THE TASK> Within the entries below, find the portion that opens with the line containing "2), parts, closed=True)" and closes with the line containing "ARMPIT_SPREAD = 0.15". Retype that portion exactly and only.

--- START OF THE RECORDS ---

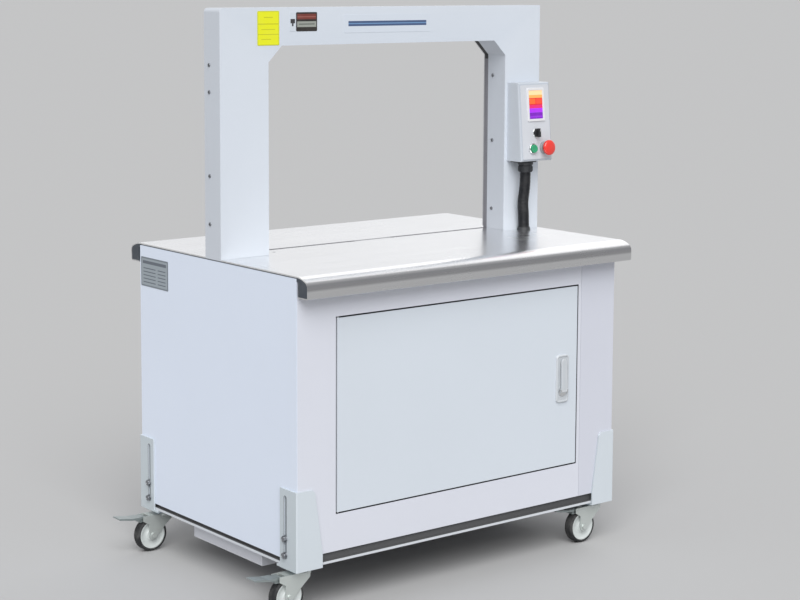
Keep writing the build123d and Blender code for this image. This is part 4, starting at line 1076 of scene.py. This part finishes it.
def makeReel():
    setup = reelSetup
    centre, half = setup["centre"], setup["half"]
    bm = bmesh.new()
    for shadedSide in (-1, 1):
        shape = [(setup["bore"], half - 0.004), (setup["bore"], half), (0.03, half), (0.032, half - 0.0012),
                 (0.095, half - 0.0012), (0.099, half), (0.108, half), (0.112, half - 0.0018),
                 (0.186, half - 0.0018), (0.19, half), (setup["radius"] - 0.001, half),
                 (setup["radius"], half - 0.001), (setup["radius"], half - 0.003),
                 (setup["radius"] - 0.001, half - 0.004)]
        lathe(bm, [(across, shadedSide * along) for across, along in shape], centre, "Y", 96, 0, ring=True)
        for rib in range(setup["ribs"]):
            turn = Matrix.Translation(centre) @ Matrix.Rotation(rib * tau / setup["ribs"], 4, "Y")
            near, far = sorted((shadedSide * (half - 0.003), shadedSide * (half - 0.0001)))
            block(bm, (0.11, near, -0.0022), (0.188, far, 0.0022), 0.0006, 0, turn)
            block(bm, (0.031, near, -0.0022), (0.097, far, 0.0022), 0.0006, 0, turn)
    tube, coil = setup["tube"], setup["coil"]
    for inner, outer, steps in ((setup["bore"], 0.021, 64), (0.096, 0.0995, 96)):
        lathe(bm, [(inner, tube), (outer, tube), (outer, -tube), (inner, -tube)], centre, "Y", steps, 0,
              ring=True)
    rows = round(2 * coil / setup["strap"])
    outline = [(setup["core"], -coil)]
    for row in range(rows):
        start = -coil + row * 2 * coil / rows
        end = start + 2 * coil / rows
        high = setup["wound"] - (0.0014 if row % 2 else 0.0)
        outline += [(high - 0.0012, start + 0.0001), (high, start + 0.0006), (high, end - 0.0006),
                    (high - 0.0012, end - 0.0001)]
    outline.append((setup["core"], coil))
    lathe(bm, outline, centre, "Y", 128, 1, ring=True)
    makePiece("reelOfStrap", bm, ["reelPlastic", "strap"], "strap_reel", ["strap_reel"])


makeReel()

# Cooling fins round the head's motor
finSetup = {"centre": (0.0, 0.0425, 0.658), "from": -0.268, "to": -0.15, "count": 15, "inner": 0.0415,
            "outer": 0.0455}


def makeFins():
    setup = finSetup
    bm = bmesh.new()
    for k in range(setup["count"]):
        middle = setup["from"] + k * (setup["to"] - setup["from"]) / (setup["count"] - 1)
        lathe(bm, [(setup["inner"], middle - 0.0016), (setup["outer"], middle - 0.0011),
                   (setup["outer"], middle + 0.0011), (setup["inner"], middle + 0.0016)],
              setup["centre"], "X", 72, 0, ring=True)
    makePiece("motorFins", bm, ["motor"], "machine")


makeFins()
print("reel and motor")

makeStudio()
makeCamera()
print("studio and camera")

--- END OF THE RECORDS ---
--- START OF THE RECORDS ---

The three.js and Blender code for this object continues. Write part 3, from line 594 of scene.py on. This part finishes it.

--- END OF THE RECORDS ---
--- START OF THE RECORDS ---

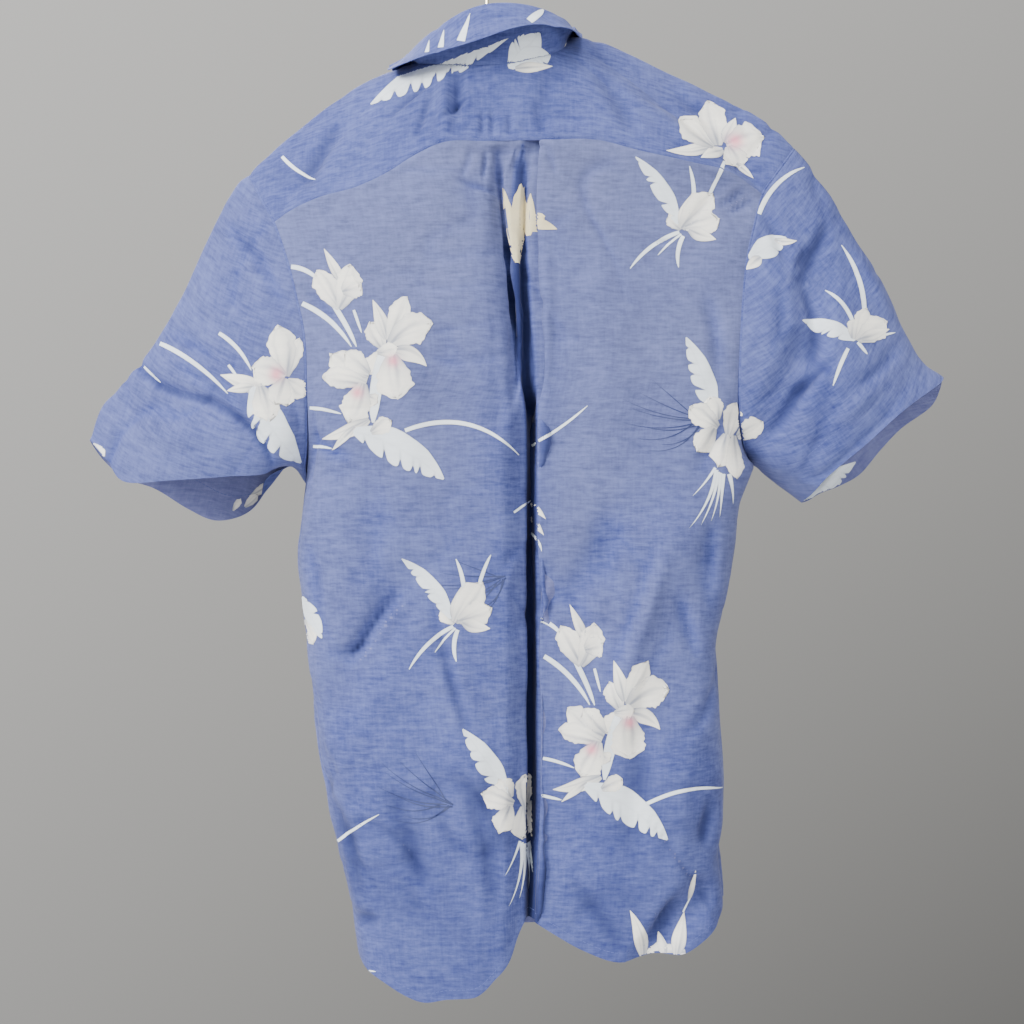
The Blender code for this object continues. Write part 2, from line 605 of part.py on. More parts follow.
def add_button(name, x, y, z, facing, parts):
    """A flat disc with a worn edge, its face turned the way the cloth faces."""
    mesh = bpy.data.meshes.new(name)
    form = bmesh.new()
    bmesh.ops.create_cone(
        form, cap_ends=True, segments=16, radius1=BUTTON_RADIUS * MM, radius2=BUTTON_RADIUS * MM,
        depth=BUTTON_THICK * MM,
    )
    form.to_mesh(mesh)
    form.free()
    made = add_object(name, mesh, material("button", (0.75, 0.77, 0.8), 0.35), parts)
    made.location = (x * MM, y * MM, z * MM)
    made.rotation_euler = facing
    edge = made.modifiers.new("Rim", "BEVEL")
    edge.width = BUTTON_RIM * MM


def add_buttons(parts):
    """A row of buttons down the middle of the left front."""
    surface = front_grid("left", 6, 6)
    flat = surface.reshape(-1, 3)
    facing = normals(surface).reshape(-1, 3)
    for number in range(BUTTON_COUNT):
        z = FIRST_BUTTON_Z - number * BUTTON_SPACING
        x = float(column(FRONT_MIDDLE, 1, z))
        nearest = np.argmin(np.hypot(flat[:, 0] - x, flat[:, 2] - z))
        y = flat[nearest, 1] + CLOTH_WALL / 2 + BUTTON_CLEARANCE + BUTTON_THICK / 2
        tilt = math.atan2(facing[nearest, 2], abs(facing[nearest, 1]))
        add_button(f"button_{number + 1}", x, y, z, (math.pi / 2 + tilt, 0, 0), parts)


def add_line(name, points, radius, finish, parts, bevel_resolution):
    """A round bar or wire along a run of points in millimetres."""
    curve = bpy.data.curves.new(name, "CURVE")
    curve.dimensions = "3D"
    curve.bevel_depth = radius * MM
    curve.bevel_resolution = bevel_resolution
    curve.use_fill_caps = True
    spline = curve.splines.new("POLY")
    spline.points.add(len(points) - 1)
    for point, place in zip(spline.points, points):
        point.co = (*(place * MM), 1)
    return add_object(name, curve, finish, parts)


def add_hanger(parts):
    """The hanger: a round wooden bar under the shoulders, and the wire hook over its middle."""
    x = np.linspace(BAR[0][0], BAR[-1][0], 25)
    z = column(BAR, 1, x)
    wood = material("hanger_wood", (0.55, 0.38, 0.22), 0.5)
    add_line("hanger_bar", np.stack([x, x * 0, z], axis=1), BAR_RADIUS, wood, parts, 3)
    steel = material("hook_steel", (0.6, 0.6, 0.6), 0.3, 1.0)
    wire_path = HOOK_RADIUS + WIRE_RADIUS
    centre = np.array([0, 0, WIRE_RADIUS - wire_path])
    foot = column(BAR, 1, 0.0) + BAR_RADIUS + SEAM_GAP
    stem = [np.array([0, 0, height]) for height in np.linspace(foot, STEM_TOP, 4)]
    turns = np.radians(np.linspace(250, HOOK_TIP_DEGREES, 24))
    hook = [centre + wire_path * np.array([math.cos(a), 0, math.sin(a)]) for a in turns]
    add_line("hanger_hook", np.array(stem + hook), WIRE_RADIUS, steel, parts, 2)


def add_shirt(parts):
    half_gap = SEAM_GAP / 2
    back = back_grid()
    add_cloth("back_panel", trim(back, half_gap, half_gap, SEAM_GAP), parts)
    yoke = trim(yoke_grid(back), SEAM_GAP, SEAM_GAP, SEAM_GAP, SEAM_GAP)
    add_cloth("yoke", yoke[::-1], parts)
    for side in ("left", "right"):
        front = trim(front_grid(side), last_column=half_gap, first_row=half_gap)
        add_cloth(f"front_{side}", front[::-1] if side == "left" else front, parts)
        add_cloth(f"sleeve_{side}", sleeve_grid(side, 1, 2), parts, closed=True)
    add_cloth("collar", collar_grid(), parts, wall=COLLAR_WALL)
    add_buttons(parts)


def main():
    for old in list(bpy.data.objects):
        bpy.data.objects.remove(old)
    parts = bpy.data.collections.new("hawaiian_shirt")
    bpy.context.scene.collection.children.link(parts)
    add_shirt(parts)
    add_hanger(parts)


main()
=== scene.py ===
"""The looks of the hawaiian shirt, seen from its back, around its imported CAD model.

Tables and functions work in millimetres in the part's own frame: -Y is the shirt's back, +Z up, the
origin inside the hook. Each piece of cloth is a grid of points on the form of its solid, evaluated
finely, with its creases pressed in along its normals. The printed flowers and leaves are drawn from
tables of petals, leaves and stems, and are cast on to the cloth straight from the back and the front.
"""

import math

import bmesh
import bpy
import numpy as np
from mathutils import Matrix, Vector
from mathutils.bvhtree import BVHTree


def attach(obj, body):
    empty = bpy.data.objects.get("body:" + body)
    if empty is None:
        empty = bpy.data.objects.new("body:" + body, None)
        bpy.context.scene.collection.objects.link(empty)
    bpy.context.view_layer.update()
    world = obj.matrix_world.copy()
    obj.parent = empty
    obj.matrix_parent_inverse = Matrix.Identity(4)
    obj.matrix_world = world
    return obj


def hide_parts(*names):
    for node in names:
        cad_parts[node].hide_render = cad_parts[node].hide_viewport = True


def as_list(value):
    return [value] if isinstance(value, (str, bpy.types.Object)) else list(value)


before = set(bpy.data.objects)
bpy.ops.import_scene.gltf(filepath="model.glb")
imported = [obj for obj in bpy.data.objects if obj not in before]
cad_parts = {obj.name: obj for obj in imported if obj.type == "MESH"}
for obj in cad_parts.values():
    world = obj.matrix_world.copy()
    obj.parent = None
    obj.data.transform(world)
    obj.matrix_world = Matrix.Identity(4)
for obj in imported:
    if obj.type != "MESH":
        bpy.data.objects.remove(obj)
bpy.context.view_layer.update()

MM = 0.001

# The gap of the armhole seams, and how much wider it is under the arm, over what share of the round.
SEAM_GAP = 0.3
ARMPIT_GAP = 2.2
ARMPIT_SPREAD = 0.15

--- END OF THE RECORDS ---

COMPLETE OUTPUT>
        add_cloth(f"sleeve_{side}", sleeve_grid(side, 1, 2), parts, closed=True)
    add_cloth("collar", collar_grid(), parts, wall=COLLAR_WALL)
    add_buttons(parts)


def main():
    for old in list(bpy.data.objects):
        bpy.data.objects.remove(old)
    parts = bpy.data.collections.new("hawaiian_shirt")
    bpy.context.scene.collection.children.link(parts)
    add_shirt(parts)
    add_hanger(parts)


main()
=== scene.py ===
"""The looks of the hawaiian shirt, seen from its back, around its imported CAD model.

Tables and functions work in millimetres in the part's own frame: -Y is the shirt's back, +Z up, the
origin inside the hook. Each piece of cloth is a grid of points on the form of its solid, evaluated
finely, with its creases pressed in along its normals. The printed flowers and leaves are drawn from
tables of petals, leaves and stems, and are cast on to the cloth straight from the back and the front.
"""

import math

import bmesh
import bpy
import numpy as np
from mathutils import Matrix, Vector
from mathutils.bvhtree import BVHTree


def attach(obj, body):
    empty = bpy.data.objects.get("body:" + body)
    if empty is None:
        empty = bpy.data.objects.new("body:" + body, None)
        bpy.context.scene.collection.objects.link(empty)
    bpy.context.view_layer.update()
    world = obj.matrix_world.copy()
    obj.parent = empty
    obj.matrix_parent_inverse = Matrix.Identity(4)
    obj.matrix_world = world
    return obj


def hide_parts(*names):
    for node in names:
        cad_parts[node].hide_render = cad_parts[node].hide_viewport = True


def as_list(value):
    return [value] if isinstance(value, (str, bpy.types.Object)) else list(value)


before = set(bpy.data.objects)
bpy.ops.import_scene.gltf(filepath="model.glb")
imported = [obj for obj in bpy.data.objects if obj not in before]
cad_parts = {obj.name: obj for obj in imported if obj.type == "MESH"}
for obj in cad_parts.values():
    world = obj.matrix_world.copy()
    obj.parent = None
    obj.data.transform(world)
    obj.matrix_world = Matrix.Identity(4)
for obj in imported:
    if obj.type != "MESH":
        bpy.data.objects.remove(obj)
bpy.context.view_layer.update()

MM = 0.001

# The gap of the armhole seams, and how much wider it is under the arm, over what share of the round.
SEAM_GAP = 0.3
ARMPIT_GAP = 2.2
ARMPIT_SPREAD = 0.15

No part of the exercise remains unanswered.